As you may know, q's "scalar performance" is not great; similar to Scheme or python due to boxing overhead (as you can see in the linked k.h file below).

Also, the fact that q is untyped has a severe impact on its safe use in large and complex projects.

(ETA: https://github.com/Morgan-Stanley/hobbes)

oper8or · on Nov 22, 2017

Thank you for your answers. To summarize, we have 1) Hobbes 2) hacked LMDB 3) C++ memory-mapped store of arrays.

Given that options #2 and #3 require some (non-trivial) work, they are not really options.

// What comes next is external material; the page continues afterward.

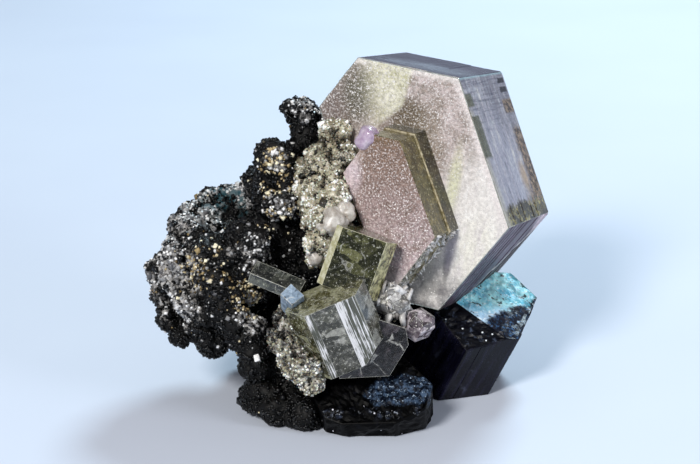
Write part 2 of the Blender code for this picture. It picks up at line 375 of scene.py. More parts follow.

We left with #1,-- hobbes, which was uploaded to GitHub about 5 months ago and has a whopping team of 2 contributors, both employed by Morgan Stanley.

This is more than nothing, but not much.

I do not have experience with KDB, and looking at the language syntax, not a fan. Integration with Python (depending on implementation) may push KDB towards larger acceptance.

So far I was mostly relying on a variation of the option #3.

kthielen · on Nov 23, 2017

You must be able to come up with better criticism than that. Number of people who work on the project, time it's been on github, contributors' employers ... these are completely irrelevant to the question of whether this project is a viable alternative. There's not a single technical argument here! :)

For what it's worth (not much), from a purely superficial standpoint, kdb itself started out as a one or two person project at Morgan Stanley! :D

We've managed to get this thing right in the hot path (not just for analysis off on the side, though that use-case is important too) where a significant portion of global trading happens, in one of the biggest investment banks in the country, and we've had it working in production for four years doing this (before recently open sourcing), having had to make the technical case to many people who are very aware of kdb and what it can do (as far as kdb goes, Morgan Stanley is Mount Doom!).

I mean, I take your point that it's not ubiquitous in the world yet, but in terms of the OP proposition that there are free and technically superior alternatives, it's proof positive.

osrec · on Nov 18, 2017

There are a few. I've used a modified LMDB source in the past with success, employing similar tricks to kdb for performance (i.e. store daily data as contiguous arrays so that reads are quick etc). Either way, implementing a memory mapped store of arrays and operating on it is not too challenging a problem for any good C++ dev.

alfiedotwtf · on Nov 18, 2017

Everyone is hanging on for OP to deliver

yalph · on Nov 18, 2017

So what are those alternatives?

kthielen · on Nov 18, 2017

How about hobbes?

yalph · on Nov 18, 2017

I will check thanks but wnated to learn from him. I do not think there are many alternatives by the way. Is this one a full alternative? Does it provide all functionalities of kdb?

kthielen · on Nov 18, 2017

It’s better in a lot of ways. It has a type system, can produce much better code, can do cross-process compilation (for multi-process IPC). The FFI/binding process is much simpler, there are more options to record precisely-typed data from applications.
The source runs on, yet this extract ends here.